Equally, Israel has kept its side of the bargain – and never admitted that it possessed nuclear weapons.  Its standard answer when asked if it has nuclear weapons is to say “we won't be the first to introduce nuclear weapons into the Middle East” and to repeat that ad nauseam if questioned further.

                                                                                                             

Here’s an example from a CNN interview on 17 March 2011 by Piers Morgan with Israeli Prime Minister Benjamin Netanyahu:

 

MORGAN: Do you have nuclear weapons?

PM NETANYAHU: Well, we have a long-standing policy that we won't be the first to introduce nuclear weapons into the Middle East and that hasn't changed.

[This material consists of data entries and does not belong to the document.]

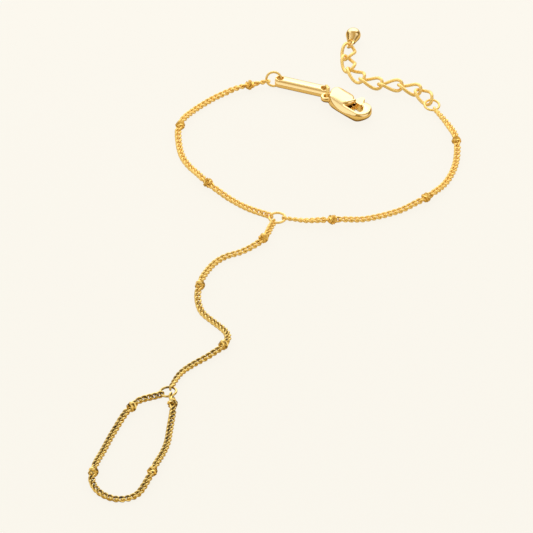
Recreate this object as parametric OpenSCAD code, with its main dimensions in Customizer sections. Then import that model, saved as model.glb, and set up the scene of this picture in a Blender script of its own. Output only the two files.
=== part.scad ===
// Hand chain bracelet: a wrist chain, a strand over the back of the hand and a finger loop,
// lying open on a flat surface. Millimetres, +Z up, origin on that surface under the middle.

/* [Fine chain] */
// Diameter of the chain's wire
wire_d = 0.34; // [0.28:0.01:0.36]
// Length of one link over its ends
link_length = 1.96; // [1.9:0.02:2.2]
// Width of one link over its sides
link_width = 1.34; // [1.3:0.02:1.5]
// Free play between two wires that hook into each other
link_gap = 0.16; // [0.14:0.01:0.18]

/* [Beads] */
// Diameter of each bead on the chain
bead_d = 2; // [1.6:0.1:2.2]
// Links between two beads
span_links = 15; // [13:1:17]

/* [Strands] */
// Links from the wrist ring to the first bead on the clasp side
left_first = 13; // [9:1:17]
// Links from the last bead on the clasp side to the tag's ring
left_last = 2; // [2:1:8]
// Links from the wrist ring to the first bead on the extender side
right_first = 7; // [5:1:12]
// Links from the last bead on the extender side to the extender's ring
right_last = 9; // [4:1:14]
// Links from the wrist ring to the first bead over the hand
hand_first = 4; // [3:1:8]
// Links from the last bead over the hand to the finger ring
hand_last = 13; // [9:1:17]
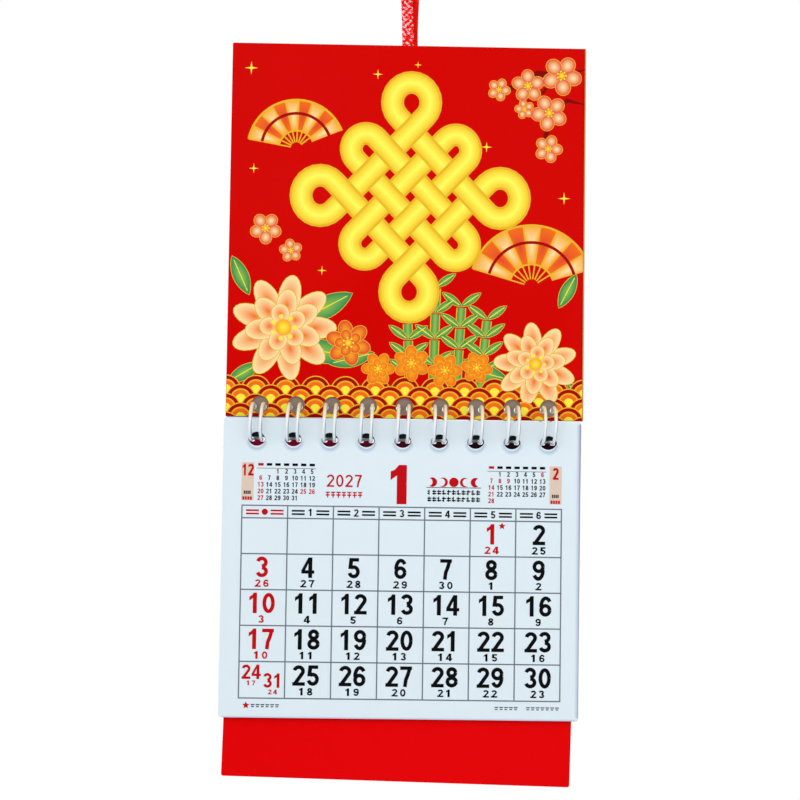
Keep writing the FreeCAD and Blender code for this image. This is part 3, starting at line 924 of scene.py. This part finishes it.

MORGAN: You don't have any?

PM NETANYAHU: That's our policy. Not to be the first to introduce nuclear weapons into the Middle East.

 

That’s a lie, of course – Israel was the first state to introduce nuclear weapons into the Middle East.  It did so over 50 years ago in the late 1960s.

 

If, at any time, Israel had admitted publicly that it had nuclear weapons, it would have been very difficult for the US to avoid taking a position against Israel’s possession of them.  The Nixon/Meir deal has been very successful in preventing public disagreement been the US and Israel on this issue.

 

(*)

 

I recalled the Helen Thomas question when I was watching President Biden’s press conference in Jerusalem with Israeli Prime Minister Yair Lapid on 14 July 2022.  Wouldn’t it have been delightful, I thought, if President Biden was faced with the Helen Thomas question, as he stood there beside the Prime Minister of the one Middle East country that has an arsenal of nuclear weapons?  God knows what gobbledygook would have come out of Biden’s mouth in response, but it would have been interesting to watch Lapid’s face as Biden spoke.